Mass-resolved two-color photoionization spectra of Sm I. (1) Two-color photoionization spectra for the odd isotope (¹⁴⁹Sm), (2) two-color photoionization spectra for the even isotope (¹⁵²Sm), and (3) Fabry-Perot etalon fringes

We have also investigated the effect of relative polarization angle between the two linearly polarized lasers on the ionization yield for even and odd isotopes. In this case, for the chosen excitation scheme, the first laser induces an electronic transition from an initially isotopic ground state |jm> to an excited state |JM>. This population alignment produced by the first laser is probed by a second laser for which, the electric field makes an angle θ with respect to the polarization axis of the first laser. Theoretical considerations show that the square matrix element for the second-step transition J ₂ → J ₃ is proportional to

$$\left| {W_{{J_{2} J_{3} }} } \right|^{2} \propto \left[ {\left( {\frac{\sin \theta }{\sqrt 2 }} \right)^{2} \left( {\begin{array}{*{20}c} {\begin{array}{*{20}c} 1 & 1 & 1 \\ \end{array} } \\ {\begin{array}{*{20}c} 1 & 0 & { - 1} \\ \end{array} } \\ \end{array} } \right)^{2} + \left( {\cos \theta } \right)^{2} \left( {\begin{array}{*{20}c} {\begin{array}{*{20}c} 1 & 1 & 1 \\ \end{array} } \\ {\begin{array}{*{20}c} 0 & 0 & 0 \\ \end{array} } \\ \end{array} } \right)^{2} + \left( { - \frac{\sin \theta }{\sqrt 2 }} \right)^{2} \left( {\begin{array}{*{20}c} {\begin{array}{*{20}c} 1 & 1 & 1 \\ \end{array} } \\ {\begin{array}{*{20}c} { - 1} & 0 & 1 \\ \end{array} } \\ \end{array} } \right)^{2} } \right] \propto \sin^{2} \theta$$

(1)

Due to this redistribution of atoms between the magnetic sublevels on changing the quantization axis [13–16], the second-step transition, which is forbidden for \(\hat{e}_{1} \parallel \hat{e}_{2}\) polarization in case of an even isotope, becomes allowed for different orientations of \(\hat{e}_{2}\) with respect to \(\hat{e}_{1}\), thus degrading the selectivity of the process.

The photoionization yield for odd and even isotopes is measured as a function of relative polarization angle between first- and second-step lasers for the chosen photoionization scheme.

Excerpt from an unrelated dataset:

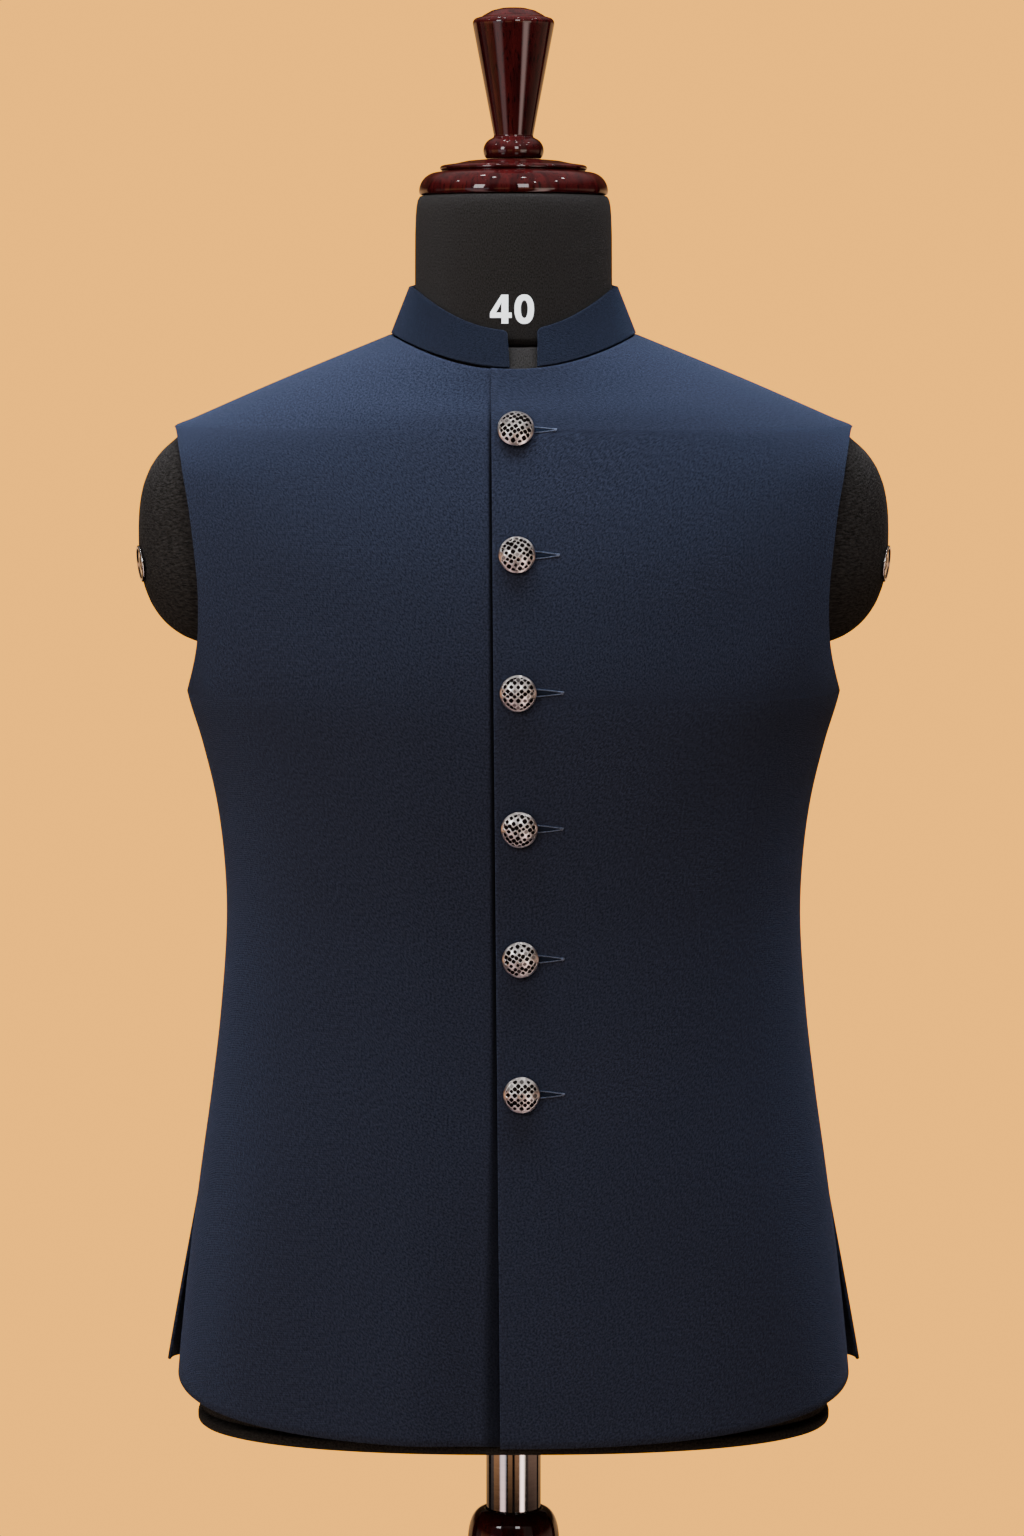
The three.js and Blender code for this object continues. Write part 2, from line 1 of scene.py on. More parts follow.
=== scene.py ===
# A navy band-collar waistcoat on a black, limbless dress form with a turned mahogany finial and stand.
# The pieces' sizes are in millimetres and the studio's in metres, in the part's own frame: the front faces -Y and the
# wearer's left is +X.
import math

import bmesh
import bpy
import numpy as np
from mathutils.geometry import tessellate_polygon
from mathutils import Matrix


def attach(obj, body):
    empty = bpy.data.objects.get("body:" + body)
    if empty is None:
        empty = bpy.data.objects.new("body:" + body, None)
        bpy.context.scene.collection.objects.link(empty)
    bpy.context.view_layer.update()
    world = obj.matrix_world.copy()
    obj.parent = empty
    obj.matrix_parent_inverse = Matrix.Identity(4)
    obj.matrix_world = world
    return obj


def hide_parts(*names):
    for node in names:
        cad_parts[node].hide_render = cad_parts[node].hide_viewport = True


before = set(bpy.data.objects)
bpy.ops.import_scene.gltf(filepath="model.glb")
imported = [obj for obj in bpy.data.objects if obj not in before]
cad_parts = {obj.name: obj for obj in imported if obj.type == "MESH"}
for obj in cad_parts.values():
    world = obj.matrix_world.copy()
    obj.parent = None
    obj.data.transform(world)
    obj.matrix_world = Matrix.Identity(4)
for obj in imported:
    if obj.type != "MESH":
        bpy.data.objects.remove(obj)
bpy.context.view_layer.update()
MM = 0.001


# ---- The place it stands in ---------------------------------------------------------------------------------------
# A plain pale floor in a studio hung all round with warm tan paper, which the camera sees evenly lit. In the gloss
# of the metal and the wood the studio is uneven: black where the camera and the gaps between the papers are.
FLOOR_HALF, FLOOR_BACK = 7, 2.6
FLOOR_COLOUR = (0.72, 0.50, 0.32)
PAPER_SEEN = (2.06, 0.855, 0.0765)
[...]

The ion yield for the odd isotopes does not show significant dependence on the relative polarization angle. The ratio of even to odd isotope (¹⁵²Sm to ¹⁴⁹Sm) photoionization yields as a function of polarization angle between two lasers is shown in Fig. 7. The dependence of the even mass isotope signal on the relative polarization angle followed sin² θ, which is in excellent agreement with theoretical predictions. Degradation in the selectivity of the process as the relative polarization angle between the two lasers is rotated from linear to perpendicular is observed with a minimum selectivity at a relative polarization angle of 90 ° between the two lasers.

Fig. 7

Dependence of the ratio of the photoionization signal for the even isotope to that of the odd isotope (¹⁵²Sm/¹⁴⁹Sm) on relative polarization angle (θ) between the two dye lasers

4 Conclusions

Polarization-based isotope-selective photoionization of odd isotopes of Sm I has been investigated by using two-color three-photon photoionization spectroscopy with broadband lasers. We have experimentally demonstrated an isotopic selectivity of more than 40 between the odd and even isotopes of atomic Sm by judiciously selecting proper excitation sequence and polarizations of the excitation lasers. To our knowledge, this is the first experimental demonstration of isotope-selective excitation of odd isotopes of samarium using polarized laser beams. Since the technique has the advantage that the isotopic selectivity is not affected by the spectral broadening of the excitation lasers, it is highly useful for the separation of odd and even isotopes exhibiting overlapping spectra owing to small isotope shifts and broad hyperfine structures. We have also studied the effect of different states of polarization of the excitation lasers and the relative polarization angle between them on the isotopic selectivity.